- Majiyohan Location in Somalia.
- Coordinates: 11°4′19″N 49°0′52″E﻿ / ﻿11.07194°N 49.01444°E
- Country: Somalia
- Regional State: Puntland
- Region: Bari, Somalia
- District: Bosaso District
- Time zone: UTC+3 (EAT)

= Majiyohan =

Majiyohan (also known as Majayahan, Mijayahan, Manja-Yihan or Majiyahan), is a town in the northeastern Bari region of Somalia. Situated in the autonomous Puntland region. It is located at the northern foothills of the eastern end of the Galgala Mountains, which extend from east to west. It is mainly inhabited by the Dubays branch of the Warsangali clan.

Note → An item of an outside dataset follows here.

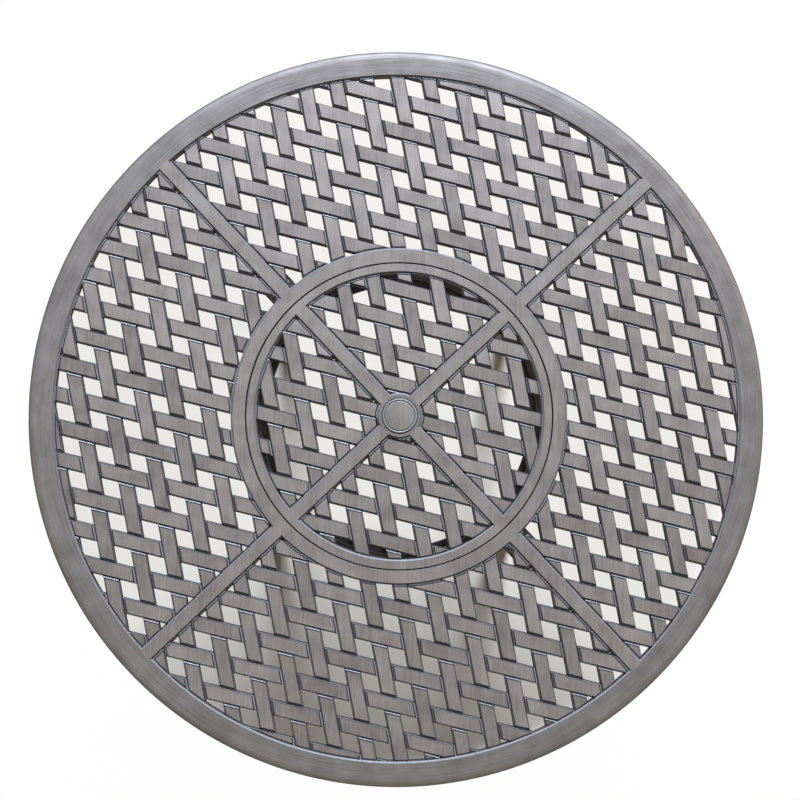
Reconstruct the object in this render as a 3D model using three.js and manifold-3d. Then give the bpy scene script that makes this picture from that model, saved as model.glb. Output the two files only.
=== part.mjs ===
// Round patio umbrella table in cast aluminium: a basket-weave top with a turntable let into
// its middle, an umbrella hole with a collar and a cap, and four cast legs bolted underneath.
// Millimetres, +Z up. The origin is on the floor under the middle of the table.
// +X is the right and +Y the back. The spokes and the legs stand on the diagonals.

import * as THREE from 'three';
import { mergeVertices } from 'three/addons/utils/BufferGeometryUtils.js';
import Module from 'manifold-3d';

const wasm = await Module();
wasm.setup();

// Whole table
const tableDiameter = 1372;
const tableHeight = 730;
const clearGap = 0.3;
const cutOverrun = 2;
const cornerNames = ['back_right', 'back_left', 'front_left', 'front_right'];
const sideNames = ['right', 'back', 'left', 'front'];
const fullTurn = 2 * Math.PI;
const quarterTurn = fullTurn / 4;
const eighthTurn = fullTurn / 8;

// How finely round pieces are faceted
const largeSegments = 64;
const hubSegments = 32;
const smallSegments = 16;
const tinySegments = 12;
const edgeSteps = 3;

// Frame of the top: rim, ring and spokes stand a little above the lattice
const rimWidth = 49;
const rimEdgeRadius = 14;
const rimDepth = 35;
const rimWall = 6;
const rimLipRadius = 3;
const rimBevel = 3.5;
const castDepth = 14;
const latticeDepth = 9;
const latticeDrop = 2.5;
const frameBevel = 5.5;
const spokeWidth = 33;
const spokeDepth = 16;
const ribWidth = 9;
const ribDepth = 36;
const ribEndGap = 14;

// Basket weave: two families of strips that cross at a slant, alike about the diagonal
const weavePitch = 63.5;
const weaveAngle = THREE.MathUtils.degToRad(65);
const stripWidth = 29.5;
const panelBorder = 3;
const smallestOpeningShare = 0.3;

// Ring round the turntable, with the wall and the ledge of the recess under it
const recessRadius = 286;
const ringWidth = 28.5;
const recessWall = 6;
const ledgeWidth = 44;
const ledgeThickness = 5;

// Turntable
const runningGap = 3.5;
const turntableRimDepth = 16;
const turntableEdge = 1;
const turntableSpokeDepth = 14;
const turntableLatticeDepth = 9;
const skirtWall = 2.5;
const skirtFloorGap = 8;
const hubFlatWidth = 7;
const hubDepth = 30;
const hubFootWidth = 10;

// Umbrella hole: collar and cap
const poleHoleRadius = 25.4;
const collarWall = 2;
const collarDepth = 34;
const collarSeatDepth = 2.4;
const beadHeight = 1.4;
const beadEdge = 1;
const beadWidth = 4.9;
const capSeatWidth = 2.9;
const capSeatDrop = 1;
const capThickness = 2.5;
const capFaceHeight = 0.8;
const capPlugDepth = 18;
const capPlugWall = 2.5;

// Rollers that carry the turntable
const rollerCount = 6;
const rollerRadius = 10;
const rollerWidth = 8;
const rollerSideGap = 0.5;
const rollerFloorGap = 1.9;
const trackMargin = 1.75;
const axleRadius = 2.5;
const axleHeadRadius = 4;
const axleHeadThickness = 1.2;
const bracketWall = 1.5;
const bracketLength = 24;
const bracketLand = 5.5;
const rivetRadius = 3;
const rivetTail = 1.5;

// Legs, their mounting flanges and the pads they bolt to
const padThickness = 12;
const padLap = 1;
const flangeLength = 70;
const flangeThickness = 9;
const flangeLap = 2;
const flangeLip = 4;
const boltRadius = 4;
const boltReach = 13.5;
const boltTipDrop = 2;
const boltHeadRadius = 7.5;
const boltHeadHeight = 5.3;
const boltHeadSides = 6;
const boltHeadClearance = 0.5;
const legThickness = 24;
const legWaistWidth = 30;
const legFootWidth = 44;
const legWaistRadius = 290;
const legFootRadius = 400;
const legSteps = 12;

// Leg centre line from the floor up: share of the leg's height, then share of the way out
// from the waist to the foot below the waist, and from the waist to the flange above it.
const lowerLegShares = [[0, 1], [0.08, 0.84], [0.22, 0.42], [0.38, 0.11]];
const waistHeightShare = 0.55;
const upperLegShares = [[0.72, 0.14], [0.88, 0.55], [1, 1]];

// Foot glides
const glideRadius = 15;
const glideHeight = 6;
const glideEdge = 2;
const glideStemRadius = 5;
const glideStemLength = 10;

// Places worked out from the sizes above
const rimOuterRadius = tableDiameter / 2;
const rimInnerRadius = rimOuterRadius - rimWidth;
const ringOuterRadius = recessRadius + ringWidth;
const axleHeight = -(turntableRimDepth + clearGap + rollerRadius);
const axleHoleRadius = axleRadius + clearGap;
const rivetHoleRadius = rivetRadius + clearGap;
const bracketHalfWidth = rollerWidth / 2 + rollerSideGap + bracketWall;
const bracketFloor = axleHeight - rollerRadius - rollerFloorGap - bracketWall;
const recessDepth = clearGap - bracketFloor;
const turntableRadius = recessRadius - runningGap;
const trackRadius = turntableRadius - trackMargin - bracketHalfWidth;
const skirtOuterRadius = trackRadius - bracketHalfWidth - trackMargin;
const skirtBottom = skirtFloorGap - recessDepth;
const turntableInnerRadius = skirtOuterRadius - skirtWall;
const flangeStart = recessRadius + recessWall + clearGap;
const flangeEnd = flangeStart + flangeLength;
const flangeTop = -(spokeDepth - padLap + padThickness + clearGap);
const boltCircle = ringOuterRadius + boltReach;
const boltHoleRadius = boltRadius + clearGap;
const boltSeatRadius = boltHeadRadius + boltHeadClearance;
const boltSpread = legThickness + 2 * boltSeatRadius;
const flangeWidth = boltSpread + 2 * boltSeatRadius;
const legTopWidth = flangeLength - 2 * flangeLip;
const collarOuterRadius = poleHoleRadius + collarWall;
const collarBoreRadius = collarOuterRadius + clearGap;
const capSeatRadius = poleHoleRadius + capSeatWidth;
const collarFlangeRadius = capSeatRadius + beadWidth;
const collarFlangeBottom = clearGap - collarSeatDepth;
const collarSeatRadius = collarFlangeRadius + clearGap;
const hubRadius = collarSeatRadius + hubFlatWidth + frameBevel;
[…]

It is a center for mining and is noted for its mineral resources. The latter have been estimated at 200,000 t at a grade of 0.074% tin, 0.011% tantalum, 0.098% rubidium, and 0.036% cesium. There is a dispute between local residents and the Puntland government over the concession.

==History==
===Before the Somali Civil War===
In 1948, the British government demolished the quarry in Majiyohan as part of its policy of occupying Italian Somaliland.

In the 1970s, the Somali government gave the mining rights in Majiyohan to a Bulgarian company. In 1979, the mine produced 134 tons of tin concentrate, but was abandoned when the Bulgarian company withdrew.

===After the Somali Civil War===
In 2006, an underground resources survey team, including military units sent by Puntland, was attacked by local militias in Majdijohan. This led to a battle between the Warsangali clans and the Puntland government. There were 600 Puntland troops and 80-100 Warsangali militia. The Somaliland government may or may not have supported the Warsangali militia. This battle led the Warsangali clan to distance themselves from the Puntland government and establish Maakhir State. Also related to this conflict, Caydiid Axmed Nuur defected from Puntland to Somaliland.

Majiyohan businessman Mohamed Said Atom aided the Warsangali militia and then rapidly rose to power as a military leader.

In October 2017, Puntland Security Force conducted a cleanup operation in Majiyohan and other areas in the Galgala Mountains, including Al-Shabaab.

In August 2021, the Puntland Maritime Police conducted an operation in Majiyohan to clean up armed groups belonging to al-Shabaab and ISIS countries.